The first try – called PEDS – was installed inside the fourth turn at the Speedway in 1998. Arie Luyendyk hit it with an International Race of Champions (IROC) car in August 1998. The polyethylene barrier absorbed the impact but broke into pieces that scattered across the track.
“He hit it real hard, and it blew apart,” Casey said. “We talked to Texas A&M and University of Nebraska. We made a trip to Nebraska and did some tests and after a while, we formed a cushion and still stopped the car.
“We ran cars at 150 miles an hour into the barrier…Formula Ford 2000s, then wide cars, then NASCAR sent out some stock cars. We probably crashed about 30 in all. The first version (of the SAFER Barrier) was at the Speedway in 2002 and the second two years later with different lengths of steel tubing. Tony got NASCAR in on it. Jack Arute has the short track at Stafford Springs, Conn., and he put some in there.
“Iowa has it around the whole race track, and it’s the only one that does. It’s one of the biggest things that’s happened in high-speed racing.”
Ron Fowler, assistant director of the Midwest Roadside Safety Facility and research assistant professor at Nebraska, worked on the technical end.
“John Pierce was contracted by IMS to determine if we had the capabilities,” Fowler said. “After we were hired, one of our first tasks was to modify the system that was used when Luyendyk hit in ’98.
“We had a team of research faculty, teaching faculty and graduate students working with materials we hadn’t worked with before. We had a core group of five that later grew to 35 people or more.”
The results turned out to be significant.
“We’ve noticed reductions in loading by 25-35 percent and up to 70 percent in certain situations,” Fowler said.

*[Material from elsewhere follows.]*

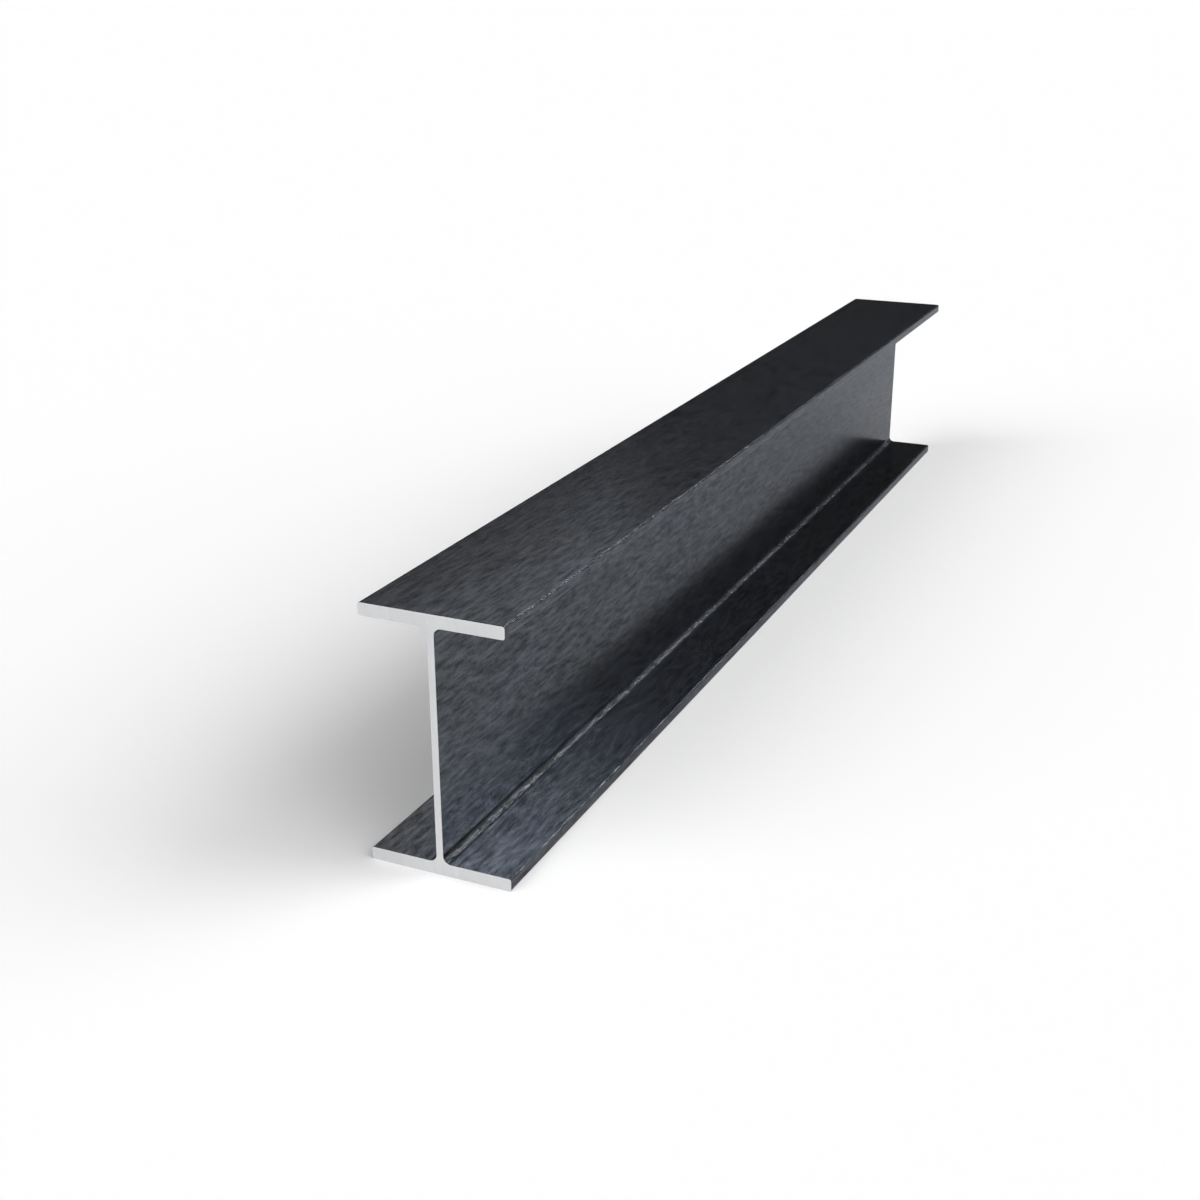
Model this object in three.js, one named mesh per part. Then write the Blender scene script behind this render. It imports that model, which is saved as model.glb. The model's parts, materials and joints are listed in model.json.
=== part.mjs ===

“The depth and breadth of this job was by far the most intense we had encountered up until that time. It required us to modify our thinking. This, so far, has been a very successful project. That success is only what we hear from drivers when they come out unharmed. That’s how to evaluate it. We continue today to make some minor tweaks to various components.”
Fowler said the concept may have some highway uses.
“We are currently working on taking the SAFER Barrier technology to highway applications,” Fowler said. “Tunnels or tight turns or other high-speed areas.”